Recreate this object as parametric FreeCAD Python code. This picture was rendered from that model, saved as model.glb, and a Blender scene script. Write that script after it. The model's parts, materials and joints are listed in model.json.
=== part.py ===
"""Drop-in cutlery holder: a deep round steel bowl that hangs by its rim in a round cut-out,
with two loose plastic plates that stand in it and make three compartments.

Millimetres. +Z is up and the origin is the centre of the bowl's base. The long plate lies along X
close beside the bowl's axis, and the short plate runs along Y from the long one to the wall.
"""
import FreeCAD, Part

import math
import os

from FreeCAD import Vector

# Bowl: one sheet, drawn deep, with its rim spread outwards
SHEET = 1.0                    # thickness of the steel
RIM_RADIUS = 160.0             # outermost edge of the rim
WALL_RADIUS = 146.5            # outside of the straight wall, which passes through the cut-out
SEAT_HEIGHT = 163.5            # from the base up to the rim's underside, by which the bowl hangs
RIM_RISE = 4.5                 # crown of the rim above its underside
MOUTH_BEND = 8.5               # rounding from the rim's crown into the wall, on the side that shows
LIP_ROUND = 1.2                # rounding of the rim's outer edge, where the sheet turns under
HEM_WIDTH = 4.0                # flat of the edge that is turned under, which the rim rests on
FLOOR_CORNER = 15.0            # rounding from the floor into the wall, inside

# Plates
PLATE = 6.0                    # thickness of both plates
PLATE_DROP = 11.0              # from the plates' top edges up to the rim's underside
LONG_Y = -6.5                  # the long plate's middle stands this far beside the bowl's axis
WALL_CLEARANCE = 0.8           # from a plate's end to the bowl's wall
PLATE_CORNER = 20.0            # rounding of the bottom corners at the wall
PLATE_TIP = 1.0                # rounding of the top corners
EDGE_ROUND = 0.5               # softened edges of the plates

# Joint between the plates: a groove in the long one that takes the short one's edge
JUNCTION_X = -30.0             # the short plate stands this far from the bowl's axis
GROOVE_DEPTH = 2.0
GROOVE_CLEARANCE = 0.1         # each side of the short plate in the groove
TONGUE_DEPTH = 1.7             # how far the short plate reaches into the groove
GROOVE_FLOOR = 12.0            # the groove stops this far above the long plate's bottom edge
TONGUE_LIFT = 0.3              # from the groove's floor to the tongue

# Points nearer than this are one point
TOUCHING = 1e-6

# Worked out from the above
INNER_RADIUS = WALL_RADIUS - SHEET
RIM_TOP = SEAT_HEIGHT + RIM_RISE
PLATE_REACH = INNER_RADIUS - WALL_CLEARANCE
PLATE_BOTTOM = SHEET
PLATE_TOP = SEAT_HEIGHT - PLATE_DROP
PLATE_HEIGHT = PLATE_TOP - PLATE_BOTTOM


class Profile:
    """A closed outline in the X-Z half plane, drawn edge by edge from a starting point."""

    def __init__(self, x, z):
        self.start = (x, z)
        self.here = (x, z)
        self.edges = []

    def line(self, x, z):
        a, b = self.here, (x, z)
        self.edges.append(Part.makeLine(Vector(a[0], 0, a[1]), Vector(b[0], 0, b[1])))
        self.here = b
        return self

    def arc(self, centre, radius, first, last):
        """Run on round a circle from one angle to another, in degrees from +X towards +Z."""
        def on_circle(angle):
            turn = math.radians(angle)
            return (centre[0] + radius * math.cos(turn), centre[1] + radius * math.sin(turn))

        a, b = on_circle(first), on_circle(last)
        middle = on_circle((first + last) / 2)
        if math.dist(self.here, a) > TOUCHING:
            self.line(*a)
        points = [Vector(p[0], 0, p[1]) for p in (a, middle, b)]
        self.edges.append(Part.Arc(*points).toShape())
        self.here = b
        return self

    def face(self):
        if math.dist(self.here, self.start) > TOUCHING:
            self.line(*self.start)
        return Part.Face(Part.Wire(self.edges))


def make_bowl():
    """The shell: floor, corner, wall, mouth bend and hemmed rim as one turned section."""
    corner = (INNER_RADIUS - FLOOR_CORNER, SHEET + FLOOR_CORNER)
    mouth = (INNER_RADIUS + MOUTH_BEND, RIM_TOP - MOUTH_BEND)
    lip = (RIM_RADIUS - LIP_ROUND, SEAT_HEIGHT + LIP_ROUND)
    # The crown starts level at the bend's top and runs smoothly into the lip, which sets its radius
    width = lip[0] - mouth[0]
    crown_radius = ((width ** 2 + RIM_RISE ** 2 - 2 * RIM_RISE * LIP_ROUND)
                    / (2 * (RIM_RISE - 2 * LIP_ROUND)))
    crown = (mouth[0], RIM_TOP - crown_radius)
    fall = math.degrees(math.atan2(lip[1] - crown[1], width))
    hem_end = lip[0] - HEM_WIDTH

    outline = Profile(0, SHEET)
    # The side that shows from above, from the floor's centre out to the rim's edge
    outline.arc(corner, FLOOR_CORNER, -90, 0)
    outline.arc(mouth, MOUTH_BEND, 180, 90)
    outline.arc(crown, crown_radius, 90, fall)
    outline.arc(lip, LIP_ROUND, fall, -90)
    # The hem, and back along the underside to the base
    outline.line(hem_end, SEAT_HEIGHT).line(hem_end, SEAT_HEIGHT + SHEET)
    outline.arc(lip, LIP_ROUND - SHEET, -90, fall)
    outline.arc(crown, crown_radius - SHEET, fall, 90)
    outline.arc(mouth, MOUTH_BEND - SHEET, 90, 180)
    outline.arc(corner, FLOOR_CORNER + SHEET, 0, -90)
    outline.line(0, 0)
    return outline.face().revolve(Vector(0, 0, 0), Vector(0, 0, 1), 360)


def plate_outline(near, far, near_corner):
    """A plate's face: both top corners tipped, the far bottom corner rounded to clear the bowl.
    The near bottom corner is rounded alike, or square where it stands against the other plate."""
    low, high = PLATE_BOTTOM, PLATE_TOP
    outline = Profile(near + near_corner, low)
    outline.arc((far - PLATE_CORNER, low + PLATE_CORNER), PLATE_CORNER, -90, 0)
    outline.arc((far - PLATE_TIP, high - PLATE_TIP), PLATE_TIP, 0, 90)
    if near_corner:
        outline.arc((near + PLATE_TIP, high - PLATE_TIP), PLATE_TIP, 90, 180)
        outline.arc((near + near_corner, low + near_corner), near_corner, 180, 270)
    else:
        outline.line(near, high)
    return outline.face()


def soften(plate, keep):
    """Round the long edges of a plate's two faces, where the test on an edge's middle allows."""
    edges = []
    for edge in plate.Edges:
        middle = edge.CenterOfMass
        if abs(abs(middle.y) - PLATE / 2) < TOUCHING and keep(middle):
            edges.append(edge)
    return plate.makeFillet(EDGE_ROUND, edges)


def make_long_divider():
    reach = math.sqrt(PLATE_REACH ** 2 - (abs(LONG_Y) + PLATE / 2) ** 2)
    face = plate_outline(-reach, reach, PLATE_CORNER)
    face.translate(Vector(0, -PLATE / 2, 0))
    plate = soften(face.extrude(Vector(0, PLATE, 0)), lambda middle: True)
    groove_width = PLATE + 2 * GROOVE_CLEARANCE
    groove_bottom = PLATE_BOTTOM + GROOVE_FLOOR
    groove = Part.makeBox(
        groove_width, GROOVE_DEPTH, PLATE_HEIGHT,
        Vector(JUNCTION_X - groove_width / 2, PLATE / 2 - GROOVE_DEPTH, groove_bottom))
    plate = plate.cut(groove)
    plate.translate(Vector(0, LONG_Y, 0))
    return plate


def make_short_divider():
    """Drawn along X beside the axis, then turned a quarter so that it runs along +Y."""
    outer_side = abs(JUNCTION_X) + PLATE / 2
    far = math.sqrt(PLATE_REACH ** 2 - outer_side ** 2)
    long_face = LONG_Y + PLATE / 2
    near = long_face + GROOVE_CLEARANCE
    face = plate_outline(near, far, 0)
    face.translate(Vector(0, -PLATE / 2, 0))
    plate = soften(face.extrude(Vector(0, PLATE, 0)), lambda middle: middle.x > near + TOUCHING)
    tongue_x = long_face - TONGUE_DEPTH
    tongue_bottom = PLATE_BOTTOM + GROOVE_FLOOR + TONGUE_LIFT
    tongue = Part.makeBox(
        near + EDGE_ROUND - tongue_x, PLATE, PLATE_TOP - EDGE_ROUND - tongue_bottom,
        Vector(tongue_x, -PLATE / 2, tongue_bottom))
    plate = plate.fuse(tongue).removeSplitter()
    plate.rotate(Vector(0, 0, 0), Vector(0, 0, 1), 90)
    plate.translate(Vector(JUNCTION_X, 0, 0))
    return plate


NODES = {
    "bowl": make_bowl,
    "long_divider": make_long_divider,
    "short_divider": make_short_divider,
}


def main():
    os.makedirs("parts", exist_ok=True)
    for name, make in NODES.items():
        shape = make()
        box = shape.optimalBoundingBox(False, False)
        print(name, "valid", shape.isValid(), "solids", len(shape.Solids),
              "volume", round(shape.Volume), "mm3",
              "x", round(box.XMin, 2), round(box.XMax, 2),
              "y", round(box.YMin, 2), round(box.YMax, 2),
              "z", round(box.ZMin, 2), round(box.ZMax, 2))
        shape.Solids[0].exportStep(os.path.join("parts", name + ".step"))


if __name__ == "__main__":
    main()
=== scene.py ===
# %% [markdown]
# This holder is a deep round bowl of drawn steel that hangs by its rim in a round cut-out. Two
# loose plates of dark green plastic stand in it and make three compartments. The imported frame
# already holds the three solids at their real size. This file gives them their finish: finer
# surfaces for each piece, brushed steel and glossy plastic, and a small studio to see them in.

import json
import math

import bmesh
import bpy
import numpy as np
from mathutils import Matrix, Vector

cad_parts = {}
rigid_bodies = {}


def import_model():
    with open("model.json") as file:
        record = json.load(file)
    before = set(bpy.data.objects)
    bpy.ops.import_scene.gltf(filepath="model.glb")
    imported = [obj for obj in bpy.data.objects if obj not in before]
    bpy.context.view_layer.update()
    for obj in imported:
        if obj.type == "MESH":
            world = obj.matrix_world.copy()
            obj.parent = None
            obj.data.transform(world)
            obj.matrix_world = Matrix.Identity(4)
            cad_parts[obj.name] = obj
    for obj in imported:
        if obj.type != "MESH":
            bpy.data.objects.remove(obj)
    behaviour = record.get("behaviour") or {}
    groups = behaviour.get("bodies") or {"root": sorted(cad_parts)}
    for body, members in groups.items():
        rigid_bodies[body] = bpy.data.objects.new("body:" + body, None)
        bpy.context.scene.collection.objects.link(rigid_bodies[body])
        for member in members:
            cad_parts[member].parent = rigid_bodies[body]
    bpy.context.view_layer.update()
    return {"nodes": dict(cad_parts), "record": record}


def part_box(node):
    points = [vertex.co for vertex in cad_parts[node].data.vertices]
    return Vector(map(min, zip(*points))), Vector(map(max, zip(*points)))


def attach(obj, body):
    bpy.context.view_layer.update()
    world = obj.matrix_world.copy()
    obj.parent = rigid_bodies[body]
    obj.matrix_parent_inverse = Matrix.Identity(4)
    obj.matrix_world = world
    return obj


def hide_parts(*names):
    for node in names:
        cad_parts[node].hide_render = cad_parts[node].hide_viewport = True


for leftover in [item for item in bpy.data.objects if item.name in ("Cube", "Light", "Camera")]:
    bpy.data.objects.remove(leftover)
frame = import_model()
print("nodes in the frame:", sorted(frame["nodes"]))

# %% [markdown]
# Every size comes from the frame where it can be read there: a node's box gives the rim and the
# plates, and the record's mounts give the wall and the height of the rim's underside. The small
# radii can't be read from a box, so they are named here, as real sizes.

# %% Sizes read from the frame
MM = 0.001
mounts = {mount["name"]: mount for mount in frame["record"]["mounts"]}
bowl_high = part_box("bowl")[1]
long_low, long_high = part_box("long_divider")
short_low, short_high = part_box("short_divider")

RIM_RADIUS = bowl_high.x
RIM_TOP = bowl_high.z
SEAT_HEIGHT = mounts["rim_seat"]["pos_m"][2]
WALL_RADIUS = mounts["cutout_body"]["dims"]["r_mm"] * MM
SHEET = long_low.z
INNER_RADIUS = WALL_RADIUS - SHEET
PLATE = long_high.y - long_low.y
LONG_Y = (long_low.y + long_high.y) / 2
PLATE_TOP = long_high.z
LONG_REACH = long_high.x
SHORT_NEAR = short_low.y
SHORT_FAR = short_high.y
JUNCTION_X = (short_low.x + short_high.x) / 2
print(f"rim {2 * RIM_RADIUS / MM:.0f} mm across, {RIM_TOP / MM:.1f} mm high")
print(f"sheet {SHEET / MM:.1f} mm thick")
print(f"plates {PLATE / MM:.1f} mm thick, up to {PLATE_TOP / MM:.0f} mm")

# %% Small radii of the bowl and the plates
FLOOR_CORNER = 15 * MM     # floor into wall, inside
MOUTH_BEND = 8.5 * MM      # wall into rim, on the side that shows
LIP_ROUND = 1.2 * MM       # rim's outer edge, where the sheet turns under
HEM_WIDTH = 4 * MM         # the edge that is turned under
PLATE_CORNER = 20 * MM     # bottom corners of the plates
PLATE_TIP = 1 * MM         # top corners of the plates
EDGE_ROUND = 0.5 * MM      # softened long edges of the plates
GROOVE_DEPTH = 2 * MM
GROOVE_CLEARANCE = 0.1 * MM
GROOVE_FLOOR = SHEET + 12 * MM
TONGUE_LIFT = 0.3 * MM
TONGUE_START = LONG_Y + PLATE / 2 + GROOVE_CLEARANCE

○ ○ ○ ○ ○

The problem: Starting at the line that contains "for member in" and ending at the line that contains "for node in", retype each line exactly; omit everything outside that range.

Answer to this exercise:
        for member in members:
            cad_parts[member].parent = rigid_bodies[body]
    bpy.context.view_layer.update()
    return {"nodes": dict(cad_parts), "record": record}


def part_box(node):
    points = [vertex.co for vertex in cad_parts[node].data.vertices]
    return Vector(map(min, zip(*points))), Vector(map(max, zip(*points)))


def attach(obj, body):
    bpy.context.view_layer.update()
    world = obj.matrix_world.copy()
    obj.parent = rigid_bodies[body]
    obj.matrix_parent_inverse = Matrix.Identity(4)
    obj.matrix_world = world
    return obj


def hide_parts(*names):
    for node in names:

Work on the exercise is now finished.